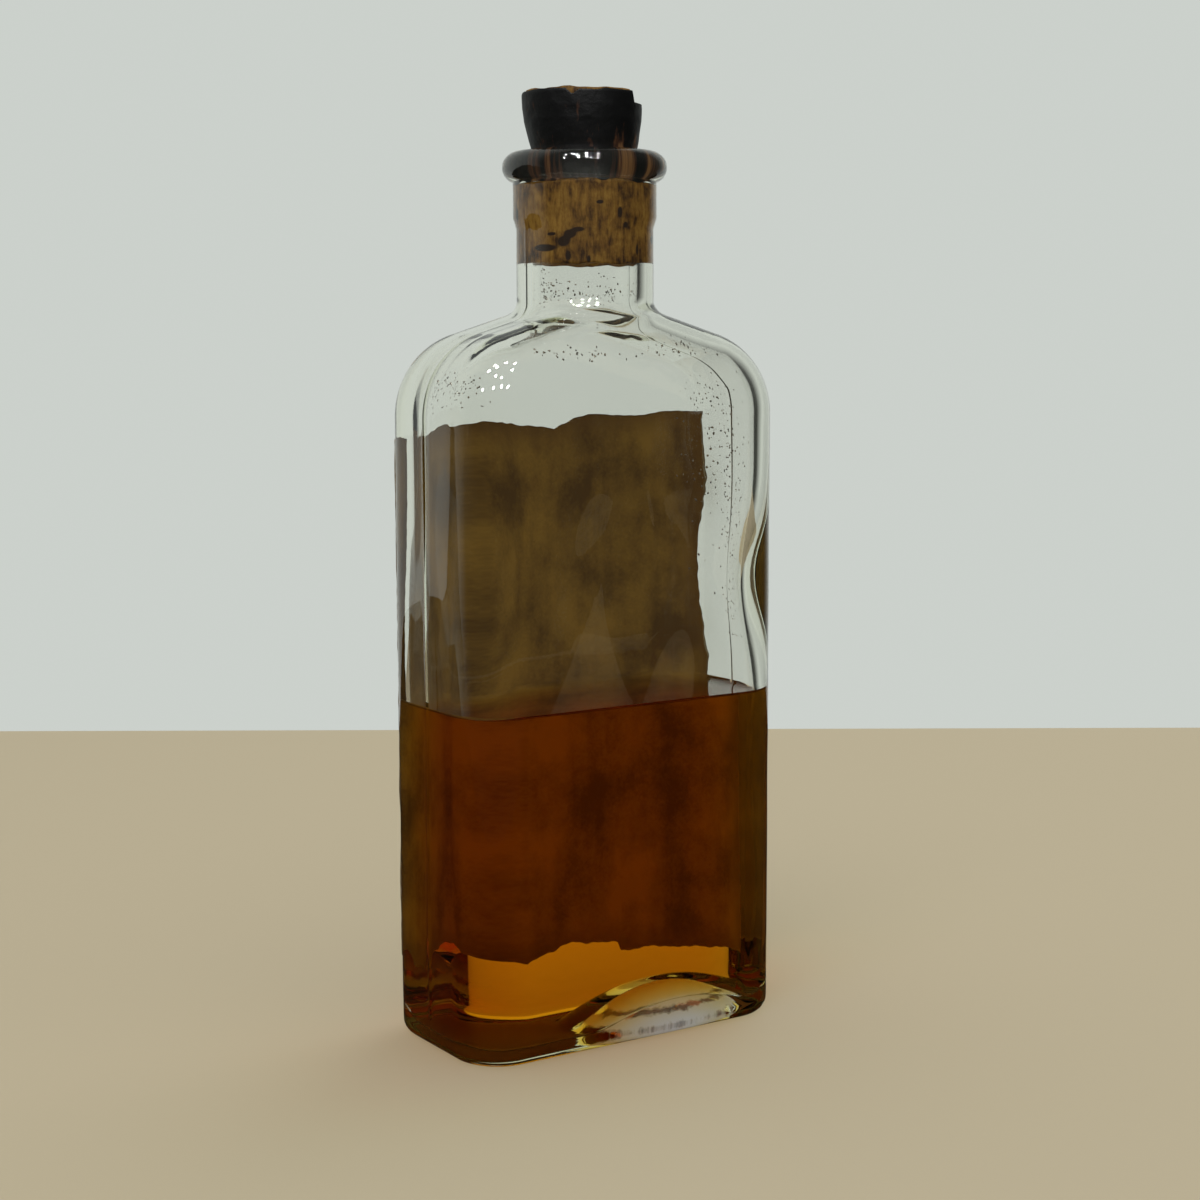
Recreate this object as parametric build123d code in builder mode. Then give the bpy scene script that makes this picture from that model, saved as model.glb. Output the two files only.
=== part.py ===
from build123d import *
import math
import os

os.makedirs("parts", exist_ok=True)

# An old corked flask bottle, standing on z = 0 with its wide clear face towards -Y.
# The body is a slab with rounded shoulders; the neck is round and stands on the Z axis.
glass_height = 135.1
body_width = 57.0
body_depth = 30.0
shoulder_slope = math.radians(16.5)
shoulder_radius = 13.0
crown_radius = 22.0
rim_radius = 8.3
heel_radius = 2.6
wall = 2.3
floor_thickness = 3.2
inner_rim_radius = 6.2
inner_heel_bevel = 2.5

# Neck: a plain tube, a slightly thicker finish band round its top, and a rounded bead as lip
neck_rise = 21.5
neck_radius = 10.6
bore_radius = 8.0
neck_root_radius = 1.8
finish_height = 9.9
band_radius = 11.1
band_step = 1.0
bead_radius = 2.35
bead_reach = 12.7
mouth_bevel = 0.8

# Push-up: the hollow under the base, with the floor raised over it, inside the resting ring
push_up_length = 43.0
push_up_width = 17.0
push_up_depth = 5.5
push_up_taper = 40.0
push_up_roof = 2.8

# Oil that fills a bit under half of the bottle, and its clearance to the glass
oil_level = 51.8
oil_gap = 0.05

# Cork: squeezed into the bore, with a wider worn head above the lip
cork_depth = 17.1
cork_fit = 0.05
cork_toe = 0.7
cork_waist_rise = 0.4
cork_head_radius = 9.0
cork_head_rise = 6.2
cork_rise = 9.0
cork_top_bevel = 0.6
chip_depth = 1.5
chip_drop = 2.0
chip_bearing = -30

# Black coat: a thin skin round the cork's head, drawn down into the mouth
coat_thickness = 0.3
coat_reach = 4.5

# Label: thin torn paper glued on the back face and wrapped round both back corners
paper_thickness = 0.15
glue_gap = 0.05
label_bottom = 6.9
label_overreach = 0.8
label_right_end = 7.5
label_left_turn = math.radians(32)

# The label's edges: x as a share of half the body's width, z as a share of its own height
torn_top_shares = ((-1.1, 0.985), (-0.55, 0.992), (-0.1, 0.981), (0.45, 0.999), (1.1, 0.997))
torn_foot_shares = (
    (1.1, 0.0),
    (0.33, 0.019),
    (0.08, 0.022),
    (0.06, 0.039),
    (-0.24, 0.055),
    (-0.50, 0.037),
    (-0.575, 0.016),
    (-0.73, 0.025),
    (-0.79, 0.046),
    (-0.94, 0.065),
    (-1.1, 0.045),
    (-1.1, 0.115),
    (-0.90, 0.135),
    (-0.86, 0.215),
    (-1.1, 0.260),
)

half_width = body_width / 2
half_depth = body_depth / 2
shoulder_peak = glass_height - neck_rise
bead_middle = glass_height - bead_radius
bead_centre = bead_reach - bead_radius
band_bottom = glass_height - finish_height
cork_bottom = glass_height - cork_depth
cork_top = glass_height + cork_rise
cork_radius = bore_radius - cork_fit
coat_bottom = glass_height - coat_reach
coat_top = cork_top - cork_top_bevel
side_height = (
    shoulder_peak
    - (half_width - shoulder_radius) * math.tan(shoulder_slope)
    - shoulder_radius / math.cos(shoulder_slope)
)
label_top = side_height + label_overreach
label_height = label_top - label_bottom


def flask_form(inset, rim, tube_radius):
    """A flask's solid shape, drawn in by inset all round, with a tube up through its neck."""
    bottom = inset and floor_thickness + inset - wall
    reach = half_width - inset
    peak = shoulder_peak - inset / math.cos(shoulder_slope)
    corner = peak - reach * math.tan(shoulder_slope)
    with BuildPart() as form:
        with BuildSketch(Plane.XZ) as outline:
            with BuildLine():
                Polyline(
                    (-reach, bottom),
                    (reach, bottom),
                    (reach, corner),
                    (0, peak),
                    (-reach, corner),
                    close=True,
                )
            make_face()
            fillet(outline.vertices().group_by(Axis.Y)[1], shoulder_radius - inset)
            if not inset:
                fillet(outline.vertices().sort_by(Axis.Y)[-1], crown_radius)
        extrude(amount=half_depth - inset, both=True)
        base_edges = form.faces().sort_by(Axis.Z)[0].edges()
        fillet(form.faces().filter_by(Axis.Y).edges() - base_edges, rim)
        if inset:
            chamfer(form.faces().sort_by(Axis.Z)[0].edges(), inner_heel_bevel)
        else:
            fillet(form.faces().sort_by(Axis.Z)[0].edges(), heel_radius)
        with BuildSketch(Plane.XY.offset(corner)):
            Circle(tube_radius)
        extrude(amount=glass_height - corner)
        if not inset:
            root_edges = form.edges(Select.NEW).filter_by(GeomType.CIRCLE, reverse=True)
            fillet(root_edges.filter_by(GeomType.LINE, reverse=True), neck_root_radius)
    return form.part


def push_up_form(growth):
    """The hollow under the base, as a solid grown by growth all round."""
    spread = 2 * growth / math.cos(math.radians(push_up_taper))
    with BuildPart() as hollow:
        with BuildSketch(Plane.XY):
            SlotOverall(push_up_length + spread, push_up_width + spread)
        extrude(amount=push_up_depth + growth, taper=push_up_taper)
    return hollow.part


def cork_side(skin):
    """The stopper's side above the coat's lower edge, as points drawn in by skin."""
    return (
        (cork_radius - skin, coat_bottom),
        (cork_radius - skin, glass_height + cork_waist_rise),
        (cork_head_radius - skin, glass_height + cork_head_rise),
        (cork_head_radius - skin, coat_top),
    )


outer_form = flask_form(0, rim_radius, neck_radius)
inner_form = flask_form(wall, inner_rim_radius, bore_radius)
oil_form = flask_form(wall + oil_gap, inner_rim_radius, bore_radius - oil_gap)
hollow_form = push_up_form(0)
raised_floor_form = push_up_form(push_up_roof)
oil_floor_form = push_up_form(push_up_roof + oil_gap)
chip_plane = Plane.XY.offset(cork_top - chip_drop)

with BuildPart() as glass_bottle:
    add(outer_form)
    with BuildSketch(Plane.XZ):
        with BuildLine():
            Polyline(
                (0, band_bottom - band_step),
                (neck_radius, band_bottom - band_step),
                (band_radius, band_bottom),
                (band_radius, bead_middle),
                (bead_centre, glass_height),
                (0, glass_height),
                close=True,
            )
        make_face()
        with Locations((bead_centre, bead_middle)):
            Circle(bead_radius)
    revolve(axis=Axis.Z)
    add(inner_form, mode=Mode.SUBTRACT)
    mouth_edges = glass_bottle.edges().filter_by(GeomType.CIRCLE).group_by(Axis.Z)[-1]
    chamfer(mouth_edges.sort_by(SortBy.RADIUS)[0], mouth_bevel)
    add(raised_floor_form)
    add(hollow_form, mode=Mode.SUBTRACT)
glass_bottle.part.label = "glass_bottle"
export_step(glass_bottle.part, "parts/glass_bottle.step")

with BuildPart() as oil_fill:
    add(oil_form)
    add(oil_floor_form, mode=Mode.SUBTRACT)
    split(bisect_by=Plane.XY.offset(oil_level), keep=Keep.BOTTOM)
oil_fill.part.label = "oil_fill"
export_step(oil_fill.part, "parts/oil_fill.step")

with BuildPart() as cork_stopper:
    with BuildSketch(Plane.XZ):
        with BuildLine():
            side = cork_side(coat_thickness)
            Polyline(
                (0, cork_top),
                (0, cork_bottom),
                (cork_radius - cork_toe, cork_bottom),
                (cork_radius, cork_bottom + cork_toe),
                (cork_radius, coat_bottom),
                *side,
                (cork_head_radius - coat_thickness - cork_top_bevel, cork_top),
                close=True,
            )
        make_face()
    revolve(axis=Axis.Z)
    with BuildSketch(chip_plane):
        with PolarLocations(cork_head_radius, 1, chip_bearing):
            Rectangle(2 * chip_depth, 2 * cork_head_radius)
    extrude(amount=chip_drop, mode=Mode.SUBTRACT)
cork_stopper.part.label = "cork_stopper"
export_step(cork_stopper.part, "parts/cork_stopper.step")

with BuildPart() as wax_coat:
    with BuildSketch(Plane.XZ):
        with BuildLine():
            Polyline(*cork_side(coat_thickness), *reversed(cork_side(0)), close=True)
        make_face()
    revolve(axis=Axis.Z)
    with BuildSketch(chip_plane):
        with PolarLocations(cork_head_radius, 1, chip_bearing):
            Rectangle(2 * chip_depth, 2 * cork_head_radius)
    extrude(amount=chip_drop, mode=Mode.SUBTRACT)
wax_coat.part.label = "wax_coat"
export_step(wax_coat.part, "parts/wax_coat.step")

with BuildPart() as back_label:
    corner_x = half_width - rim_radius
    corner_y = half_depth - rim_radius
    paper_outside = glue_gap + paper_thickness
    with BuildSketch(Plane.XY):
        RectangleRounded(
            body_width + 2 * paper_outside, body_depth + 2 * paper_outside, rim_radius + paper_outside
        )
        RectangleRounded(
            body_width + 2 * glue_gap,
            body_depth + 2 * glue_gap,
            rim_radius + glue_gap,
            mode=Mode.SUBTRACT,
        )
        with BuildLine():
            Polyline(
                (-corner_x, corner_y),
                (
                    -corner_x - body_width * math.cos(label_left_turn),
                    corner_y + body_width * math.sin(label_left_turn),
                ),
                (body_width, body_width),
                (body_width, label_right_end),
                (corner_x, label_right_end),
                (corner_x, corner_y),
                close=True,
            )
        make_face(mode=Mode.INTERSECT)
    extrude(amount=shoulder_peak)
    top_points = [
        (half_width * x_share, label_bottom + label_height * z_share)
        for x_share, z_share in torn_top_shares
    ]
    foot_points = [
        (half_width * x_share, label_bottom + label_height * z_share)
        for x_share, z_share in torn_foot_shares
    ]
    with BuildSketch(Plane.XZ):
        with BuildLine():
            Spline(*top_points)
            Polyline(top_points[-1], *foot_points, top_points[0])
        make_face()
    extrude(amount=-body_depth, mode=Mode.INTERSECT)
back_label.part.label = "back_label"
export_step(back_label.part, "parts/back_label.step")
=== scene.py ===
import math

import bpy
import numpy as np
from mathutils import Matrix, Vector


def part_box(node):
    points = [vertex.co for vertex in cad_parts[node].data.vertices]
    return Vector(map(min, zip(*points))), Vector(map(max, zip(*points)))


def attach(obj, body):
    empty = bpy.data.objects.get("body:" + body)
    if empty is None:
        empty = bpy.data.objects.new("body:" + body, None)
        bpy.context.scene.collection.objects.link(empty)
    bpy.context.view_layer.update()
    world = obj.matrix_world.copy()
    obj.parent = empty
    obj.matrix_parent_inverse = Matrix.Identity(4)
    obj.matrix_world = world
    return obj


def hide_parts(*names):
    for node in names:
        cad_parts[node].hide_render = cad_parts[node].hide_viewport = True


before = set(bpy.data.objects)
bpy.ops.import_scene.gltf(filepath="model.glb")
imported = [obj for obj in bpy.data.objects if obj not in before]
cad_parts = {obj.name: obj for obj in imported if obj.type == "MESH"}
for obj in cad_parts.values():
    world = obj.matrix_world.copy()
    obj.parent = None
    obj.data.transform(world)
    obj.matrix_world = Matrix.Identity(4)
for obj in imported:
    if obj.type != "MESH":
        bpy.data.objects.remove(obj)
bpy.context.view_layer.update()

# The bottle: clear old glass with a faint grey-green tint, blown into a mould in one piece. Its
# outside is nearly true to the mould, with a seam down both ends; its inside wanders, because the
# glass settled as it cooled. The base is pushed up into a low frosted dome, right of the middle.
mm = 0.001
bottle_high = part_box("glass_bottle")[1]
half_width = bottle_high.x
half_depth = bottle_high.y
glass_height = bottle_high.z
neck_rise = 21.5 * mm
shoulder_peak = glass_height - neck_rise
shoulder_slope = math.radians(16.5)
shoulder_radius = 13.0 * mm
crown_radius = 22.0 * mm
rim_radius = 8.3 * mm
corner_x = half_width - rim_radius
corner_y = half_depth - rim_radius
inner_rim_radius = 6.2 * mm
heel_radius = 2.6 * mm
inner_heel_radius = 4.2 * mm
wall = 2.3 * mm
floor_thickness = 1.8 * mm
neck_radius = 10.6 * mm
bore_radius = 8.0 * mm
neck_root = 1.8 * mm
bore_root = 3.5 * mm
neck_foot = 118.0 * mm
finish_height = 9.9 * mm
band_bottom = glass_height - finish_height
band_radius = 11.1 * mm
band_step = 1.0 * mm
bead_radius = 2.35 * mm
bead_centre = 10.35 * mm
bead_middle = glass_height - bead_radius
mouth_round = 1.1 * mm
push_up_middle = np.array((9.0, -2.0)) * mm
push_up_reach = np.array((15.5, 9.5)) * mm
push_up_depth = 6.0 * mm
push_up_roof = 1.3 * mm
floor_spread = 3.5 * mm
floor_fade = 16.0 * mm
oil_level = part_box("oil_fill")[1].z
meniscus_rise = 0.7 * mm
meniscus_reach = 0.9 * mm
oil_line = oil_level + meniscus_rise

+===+

In the listing above, find the line with "Polyline(top_points[-1], *foot_points, top_points[0])" and the line with "imported = [obj", then print exactly those lines and every line between them.

            Polyline(top_points[-1], *foot_points, top_points[0])
        make_face()
    extrude(amount=-body_depth, mode=Mode.INTERSECT)
back_label.part.label = "back_label"
export_step(back_label.part, "parts/back_label.step")
=== scene.py ===
import math

import bpy
import numpy as np
from mathutils import Matrix, Vector


def part_box(node):
    points = [vertex.co for vertex in cad_parts[node].data.vertices]
    return Vector(map(min, zip(*points))), Vector(map(max, zip(*points)))


def attach(obj, body):
    empty = bpy.data.objects.get("body:" + body)
    if empty is None:
        empty = bpy.data.objects.new("body:" + body, None)
        bpy.context.scene.collection.objects.link(empty)
    bpy.context.view_layer.update()
    world = obj.matrix_world.copy()
    obj.parent = empty
    obj.matrix_parent_inverse = Matrix.Identity(4)
    obj.matrix_world = world
    return obj


def hide_parts(*names):
    for node in names:
        cad_parts[node].hide_render = cad_parts[node].hide_viewport = True


before = set(bpy.data.objects)
bpy.ops.import_scene.gltf(filepath="model.glb")
imported = [obj for obj in bpy.data.objects if obj not in before]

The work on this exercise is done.